DIRECTIONS: Begin with the line that contains "What FreeCAD Python" and end with the line that contains "cap_head_bevel = 0.3": copy that span of lines exactly, and nothing outside it.

EXERCISE MATERIAL:
____________________

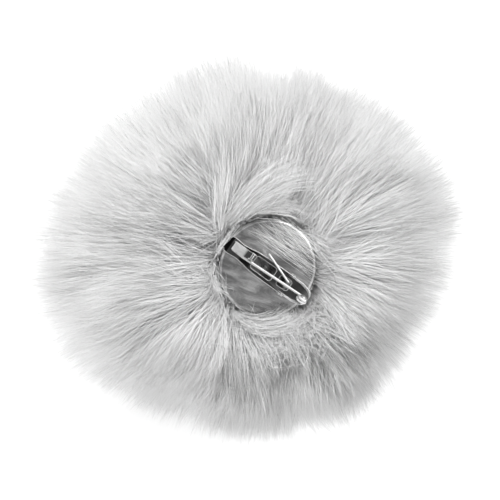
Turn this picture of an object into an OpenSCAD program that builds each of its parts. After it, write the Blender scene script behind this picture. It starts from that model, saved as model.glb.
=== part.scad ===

____________________

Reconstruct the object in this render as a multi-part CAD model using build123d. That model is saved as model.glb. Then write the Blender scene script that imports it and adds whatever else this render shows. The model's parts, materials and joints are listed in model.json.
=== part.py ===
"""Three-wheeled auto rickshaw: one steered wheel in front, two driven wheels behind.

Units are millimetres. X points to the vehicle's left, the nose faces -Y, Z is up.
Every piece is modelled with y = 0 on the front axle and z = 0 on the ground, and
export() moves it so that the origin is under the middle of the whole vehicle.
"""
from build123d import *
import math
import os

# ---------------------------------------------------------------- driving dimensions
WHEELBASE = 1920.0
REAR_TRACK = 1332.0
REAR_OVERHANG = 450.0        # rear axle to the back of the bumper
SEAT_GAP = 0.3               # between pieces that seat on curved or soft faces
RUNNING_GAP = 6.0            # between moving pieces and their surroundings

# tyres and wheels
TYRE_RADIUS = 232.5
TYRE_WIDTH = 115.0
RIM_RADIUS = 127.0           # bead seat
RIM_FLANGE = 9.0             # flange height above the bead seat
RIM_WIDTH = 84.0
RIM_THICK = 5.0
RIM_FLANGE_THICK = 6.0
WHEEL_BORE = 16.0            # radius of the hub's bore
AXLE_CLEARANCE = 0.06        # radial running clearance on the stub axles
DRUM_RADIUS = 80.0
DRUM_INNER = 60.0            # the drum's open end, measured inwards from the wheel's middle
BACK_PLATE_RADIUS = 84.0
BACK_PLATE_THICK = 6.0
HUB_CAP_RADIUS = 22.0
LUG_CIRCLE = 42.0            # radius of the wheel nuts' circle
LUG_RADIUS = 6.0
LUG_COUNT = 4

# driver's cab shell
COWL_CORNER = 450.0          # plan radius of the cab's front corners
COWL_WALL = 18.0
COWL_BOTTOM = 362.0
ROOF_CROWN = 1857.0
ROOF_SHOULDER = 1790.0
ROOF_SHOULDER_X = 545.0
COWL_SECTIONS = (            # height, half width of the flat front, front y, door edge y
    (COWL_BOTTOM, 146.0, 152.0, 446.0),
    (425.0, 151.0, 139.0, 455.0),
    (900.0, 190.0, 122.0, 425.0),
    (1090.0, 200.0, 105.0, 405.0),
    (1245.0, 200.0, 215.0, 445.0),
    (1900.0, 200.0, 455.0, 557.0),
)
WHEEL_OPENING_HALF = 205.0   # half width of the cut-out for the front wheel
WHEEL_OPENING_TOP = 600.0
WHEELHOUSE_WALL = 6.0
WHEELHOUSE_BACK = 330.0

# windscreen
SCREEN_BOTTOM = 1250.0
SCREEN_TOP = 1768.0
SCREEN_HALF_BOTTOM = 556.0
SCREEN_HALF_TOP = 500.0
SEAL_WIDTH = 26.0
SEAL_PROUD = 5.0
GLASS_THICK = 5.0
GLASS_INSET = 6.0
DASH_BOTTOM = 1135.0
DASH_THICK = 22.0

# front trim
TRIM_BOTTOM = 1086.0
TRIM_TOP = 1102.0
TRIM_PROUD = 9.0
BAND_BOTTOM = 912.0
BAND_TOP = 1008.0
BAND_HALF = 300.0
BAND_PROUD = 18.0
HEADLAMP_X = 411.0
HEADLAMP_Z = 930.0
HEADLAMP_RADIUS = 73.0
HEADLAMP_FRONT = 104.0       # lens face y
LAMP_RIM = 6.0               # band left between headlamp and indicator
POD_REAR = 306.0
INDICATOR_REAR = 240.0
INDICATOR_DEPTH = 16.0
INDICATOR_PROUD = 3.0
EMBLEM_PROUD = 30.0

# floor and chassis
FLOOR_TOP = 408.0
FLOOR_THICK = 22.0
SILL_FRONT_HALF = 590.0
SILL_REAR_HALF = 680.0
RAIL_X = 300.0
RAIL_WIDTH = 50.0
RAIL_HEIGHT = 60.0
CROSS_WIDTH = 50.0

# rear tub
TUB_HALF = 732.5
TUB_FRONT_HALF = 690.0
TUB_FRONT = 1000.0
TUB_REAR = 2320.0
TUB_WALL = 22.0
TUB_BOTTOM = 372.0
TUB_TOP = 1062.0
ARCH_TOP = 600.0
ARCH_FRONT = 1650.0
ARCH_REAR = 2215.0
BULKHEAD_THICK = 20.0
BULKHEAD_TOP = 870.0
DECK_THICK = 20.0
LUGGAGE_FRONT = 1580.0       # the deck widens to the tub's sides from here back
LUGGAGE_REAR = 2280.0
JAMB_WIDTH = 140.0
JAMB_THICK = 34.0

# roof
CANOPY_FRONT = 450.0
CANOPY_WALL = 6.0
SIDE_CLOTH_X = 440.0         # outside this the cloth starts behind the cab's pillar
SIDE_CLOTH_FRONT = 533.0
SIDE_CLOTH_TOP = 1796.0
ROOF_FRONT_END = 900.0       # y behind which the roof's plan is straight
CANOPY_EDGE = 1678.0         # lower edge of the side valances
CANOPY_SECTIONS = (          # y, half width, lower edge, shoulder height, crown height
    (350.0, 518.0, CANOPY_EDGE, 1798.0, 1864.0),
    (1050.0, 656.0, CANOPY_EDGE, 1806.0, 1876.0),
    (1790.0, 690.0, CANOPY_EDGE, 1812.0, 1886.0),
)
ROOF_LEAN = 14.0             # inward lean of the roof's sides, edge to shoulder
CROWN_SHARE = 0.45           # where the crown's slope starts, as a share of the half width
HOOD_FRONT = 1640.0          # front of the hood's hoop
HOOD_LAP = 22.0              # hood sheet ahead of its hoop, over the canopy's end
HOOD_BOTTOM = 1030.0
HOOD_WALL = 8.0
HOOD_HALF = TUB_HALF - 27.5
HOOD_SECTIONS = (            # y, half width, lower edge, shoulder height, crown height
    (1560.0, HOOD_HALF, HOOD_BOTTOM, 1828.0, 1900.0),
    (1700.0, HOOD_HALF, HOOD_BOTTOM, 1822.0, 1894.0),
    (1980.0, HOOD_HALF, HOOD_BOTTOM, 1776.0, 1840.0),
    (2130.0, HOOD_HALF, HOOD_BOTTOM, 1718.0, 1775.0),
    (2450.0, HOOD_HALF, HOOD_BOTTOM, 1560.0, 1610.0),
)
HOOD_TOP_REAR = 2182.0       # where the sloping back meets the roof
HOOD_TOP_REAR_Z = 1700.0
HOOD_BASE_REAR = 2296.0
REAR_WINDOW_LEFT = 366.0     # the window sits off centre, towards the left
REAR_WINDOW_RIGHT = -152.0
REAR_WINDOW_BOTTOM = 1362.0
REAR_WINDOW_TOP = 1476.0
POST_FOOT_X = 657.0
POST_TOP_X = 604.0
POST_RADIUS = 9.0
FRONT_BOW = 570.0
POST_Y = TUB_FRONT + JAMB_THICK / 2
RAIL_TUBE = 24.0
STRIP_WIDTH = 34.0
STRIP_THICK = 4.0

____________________

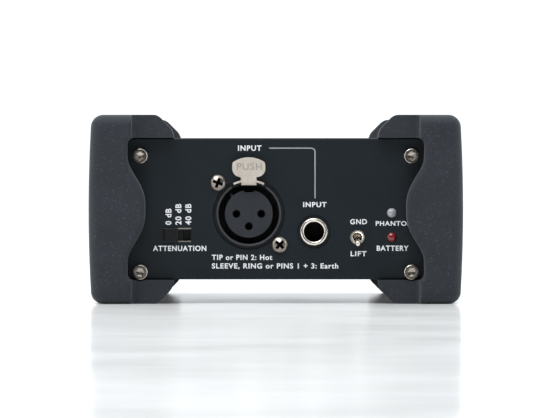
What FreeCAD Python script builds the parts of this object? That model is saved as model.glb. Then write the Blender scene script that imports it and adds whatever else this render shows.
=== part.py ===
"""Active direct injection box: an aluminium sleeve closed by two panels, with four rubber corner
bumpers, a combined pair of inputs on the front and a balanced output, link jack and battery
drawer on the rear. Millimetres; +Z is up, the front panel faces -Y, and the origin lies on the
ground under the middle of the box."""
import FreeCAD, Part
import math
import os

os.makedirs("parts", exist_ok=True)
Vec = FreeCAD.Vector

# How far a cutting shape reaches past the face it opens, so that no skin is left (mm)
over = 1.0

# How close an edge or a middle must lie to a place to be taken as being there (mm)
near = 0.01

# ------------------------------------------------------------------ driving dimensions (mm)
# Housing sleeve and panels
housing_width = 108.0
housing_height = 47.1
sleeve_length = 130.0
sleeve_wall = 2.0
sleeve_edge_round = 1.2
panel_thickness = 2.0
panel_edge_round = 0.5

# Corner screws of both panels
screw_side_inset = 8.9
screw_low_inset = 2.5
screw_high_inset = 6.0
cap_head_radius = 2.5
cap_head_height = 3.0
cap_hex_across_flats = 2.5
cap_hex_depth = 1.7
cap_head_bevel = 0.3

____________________

ANSWER IN FULL:
What FreeCAD Python script builds the parts of this object? That model is saved as model.glb. Then write the Blender scene script that imports it and adds whatever else this render shows.
=== part.py ===
"""Active direct injection box: an aluminium sleeve closed by two panels, with four rubber corner
bumpers, a combined pair of inputs on the front and a balanced output, link jack and battery
drawer on the rear. Millimetres; +Z is up, the front panel faces -Y, and the origin lies on the
ground under the middle of the box."""
import FreeCAD, Part
import math
import os

os.makedirs("parts", exist_ok=True)
Vec = FreeCAD.Vector

# How far a cutting shape reaches past the face it opens, so that no skin is left (mm)
over = 1.0

# How close an edge or a middle must lie to a place to be taken as being there (mm)
near = 0.01

# ------------------------------------------------------------------ driving dimensions (mm)
# Housing sleeve and panels
housing_width = 108.0
housing_height = 47.1
sleeve_length = 130.0
sleeve_wall = 2.0
sleeve_edge_round = 1.2
panel_thickness = 2.0
panel_edge_round = 0.5

# Corner screws of both panels
screw_side_inset = 8.9
screw_low_inset = 2.5
screw_high_inset = 6.0
cap_head_radius = 2.5
cap_head_height = 3.0
cap_hex_across_flats = 2.5
cap_hex_depth = 1.7
cap_head_bevel = 0.3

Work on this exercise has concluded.